In The Windshield, Matisse has created a more dynamic sensation of movement. The painting's subject alone suggests fast, forward motion, and Matisse accelerates this feeling with an old formal trick: two lines converging at the horizon to create great depth in the picture. We can imagine the car quickly arriving at the vanishing point way off in the distance.

Moreover, because the painting includes parts of the car's two side windows, the viewer can almost feel himself physically inside the car, hurtling down the road. Indeed, the painting makes it clear that the viewer is riding in Matisse's seat: we can see an early stage of The Windshield peeking up from the bottom edge of the image, as if resting in our lap.

For all this dynamism, however, The Windshield also seems still; Matisse depicts the car without a driver, so, despite sensing the contrary, we have to assume the car is parked. This paradox alludes to the equivocal nature of painting that Matisse had directly addressed in The Open Window, Collioure. In addition,
the sketchy quality of The Windshield--its obvious brushstrokes, irregular lines, and its lack of crisp detail -- undercuts the picture's illusion of three-dimensional space. Like the tactility of the earlier work, some of The Windshield's formal properties remind us that what we're really looking at is an assemblage of paint on canvas.

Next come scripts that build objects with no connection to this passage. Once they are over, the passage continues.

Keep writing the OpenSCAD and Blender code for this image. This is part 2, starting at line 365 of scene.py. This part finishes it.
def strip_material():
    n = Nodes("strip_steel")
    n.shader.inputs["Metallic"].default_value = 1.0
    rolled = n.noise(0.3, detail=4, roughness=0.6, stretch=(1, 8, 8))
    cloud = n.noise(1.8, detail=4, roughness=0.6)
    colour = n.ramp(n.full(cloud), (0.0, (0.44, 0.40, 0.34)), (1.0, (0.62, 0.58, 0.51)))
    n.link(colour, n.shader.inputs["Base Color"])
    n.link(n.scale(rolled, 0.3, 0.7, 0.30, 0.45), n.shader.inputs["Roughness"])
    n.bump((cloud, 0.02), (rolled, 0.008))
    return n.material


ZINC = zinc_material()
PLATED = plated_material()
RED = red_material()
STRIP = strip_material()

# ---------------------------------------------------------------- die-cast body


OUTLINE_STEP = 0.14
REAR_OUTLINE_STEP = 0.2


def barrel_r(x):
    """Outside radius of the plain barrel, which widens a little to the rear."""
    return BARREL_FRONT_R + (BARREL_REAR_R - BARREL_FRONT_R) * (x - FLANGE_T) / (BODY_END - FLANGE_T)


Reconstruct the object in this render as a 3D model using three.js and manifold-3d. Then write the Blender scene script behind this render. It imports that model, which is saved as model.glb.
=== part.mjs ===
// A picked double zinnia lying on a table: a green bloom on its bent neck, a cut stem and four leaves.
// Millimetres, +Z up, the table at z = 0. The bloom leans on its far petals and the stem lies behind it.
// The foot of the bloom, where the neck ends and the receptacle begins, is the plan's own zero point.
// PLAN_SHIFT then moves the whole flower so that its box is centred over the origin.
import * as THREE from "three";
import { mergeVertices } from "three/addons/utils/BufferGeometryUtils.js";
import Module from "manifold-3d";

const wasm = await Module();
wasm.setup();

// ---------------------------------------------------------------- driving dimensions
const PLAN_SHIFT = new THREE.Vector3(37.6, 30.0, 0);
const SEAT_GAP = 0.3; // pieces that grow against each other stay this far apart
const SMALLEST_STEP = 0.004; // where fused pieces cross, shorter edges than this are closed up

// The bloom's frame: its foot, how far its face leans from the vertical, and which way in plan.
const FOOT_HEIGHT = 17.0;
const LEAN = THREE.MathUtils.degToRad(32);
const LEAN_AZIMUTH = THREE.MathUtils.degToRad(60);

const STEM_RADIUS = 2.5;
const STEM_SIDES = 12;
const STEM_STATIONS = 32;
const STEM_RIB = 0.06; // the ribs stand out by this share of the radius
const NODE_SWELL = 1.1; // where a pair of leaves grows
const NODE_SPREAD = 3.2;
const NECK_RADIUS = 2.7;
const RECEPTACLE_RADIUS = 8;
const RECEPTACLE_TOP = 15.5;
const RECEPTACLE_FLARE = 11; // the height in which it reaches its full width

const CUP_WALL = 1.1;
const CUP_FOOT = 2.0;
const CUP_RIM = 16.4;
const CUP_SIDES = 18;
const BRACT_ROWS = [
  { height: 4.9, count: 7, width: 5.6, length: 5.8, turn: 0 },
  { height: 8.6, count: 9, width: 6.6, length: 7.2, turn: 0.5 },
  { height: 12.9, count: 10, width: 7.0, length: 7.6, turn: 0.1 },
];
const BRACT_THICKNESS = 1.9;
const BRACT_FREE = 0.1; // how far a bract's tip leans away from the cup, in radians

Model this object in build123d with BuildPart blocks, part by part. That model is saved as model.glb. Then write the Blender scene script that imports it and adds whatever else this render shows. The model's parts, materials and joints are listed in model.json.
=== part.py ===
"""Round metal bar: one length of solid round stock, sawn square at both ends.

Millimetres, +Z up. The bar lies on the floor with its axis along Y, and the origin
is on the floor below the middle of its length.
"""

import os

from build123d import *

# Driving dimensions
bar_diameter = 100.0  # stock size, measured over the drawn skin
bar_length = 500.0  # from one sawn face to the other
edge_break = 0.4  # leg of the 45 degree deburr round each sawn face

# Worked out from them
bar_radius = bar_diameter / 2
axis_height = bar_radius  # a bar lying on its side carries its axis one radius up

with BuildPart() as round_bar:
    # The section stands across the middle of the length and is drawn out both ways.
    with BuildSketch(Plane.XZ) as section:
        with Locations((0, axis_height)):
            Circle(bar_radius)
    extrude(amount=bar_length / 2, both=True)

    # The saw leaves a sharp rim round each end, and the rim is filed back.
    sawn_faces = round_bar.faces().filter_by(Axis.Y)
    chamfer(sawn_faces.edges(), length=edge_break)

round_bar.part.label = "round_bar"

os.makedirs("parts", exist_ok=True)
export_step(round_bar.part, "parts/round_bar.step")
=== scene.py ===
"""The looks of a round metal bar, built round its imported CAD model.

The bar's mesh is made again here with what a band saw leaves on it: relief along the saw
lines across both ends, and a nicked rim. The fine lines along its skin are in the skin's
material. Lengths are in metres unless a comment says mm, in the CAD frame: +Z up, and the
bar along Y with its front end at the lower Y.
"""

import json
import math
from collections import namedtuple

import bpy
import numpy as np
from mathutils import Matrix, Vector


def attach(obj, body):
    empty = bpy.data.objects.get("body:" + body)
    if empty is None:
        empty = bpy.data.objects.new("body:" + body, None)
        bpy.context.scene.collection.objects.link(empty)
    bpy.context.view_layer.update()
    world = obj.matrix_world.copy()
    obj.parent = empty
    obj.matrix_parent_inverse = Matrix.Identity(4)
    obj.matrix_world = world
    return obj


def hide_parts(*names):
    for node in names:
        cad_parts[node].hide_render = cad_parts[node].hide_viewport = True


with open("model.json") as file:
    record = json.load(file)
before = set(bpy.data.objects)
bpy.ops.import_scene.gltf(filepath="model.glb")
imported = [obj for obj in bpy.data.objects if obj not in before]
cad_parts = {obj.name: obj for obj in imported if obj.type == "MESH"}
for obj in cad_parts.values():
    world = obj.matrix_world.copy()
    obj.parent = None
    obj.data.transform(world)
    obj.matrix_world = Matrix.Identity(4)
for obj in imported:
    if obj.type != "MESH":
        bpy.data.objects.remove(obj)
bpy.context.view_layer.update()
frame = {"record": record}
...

And in some respects, this assemblage does not create as compelling an image as The Open Window, Collioure. The Windshield's palette is much less vibrant, and its interplay of shapes is not as intriguing. Nonetheless, if I could own either one, I'd pick The Windshield. First of all, it's one of the few paintings in which Matisse
includes details that tie the painting to a specific era. The two-paned windshield, the wheel-hugging fenders, and the bulb-horn next to the steering wheel all indicate that we're looking at an early-twentieth-century car. And secondly, I can't think of any artist among Matisse's contemporaries who ever depicted the view from inside an automobile. The Windshield, on the Road to Villacoublay may not be one of Matisse's best paintings, but it is one of his most unusual.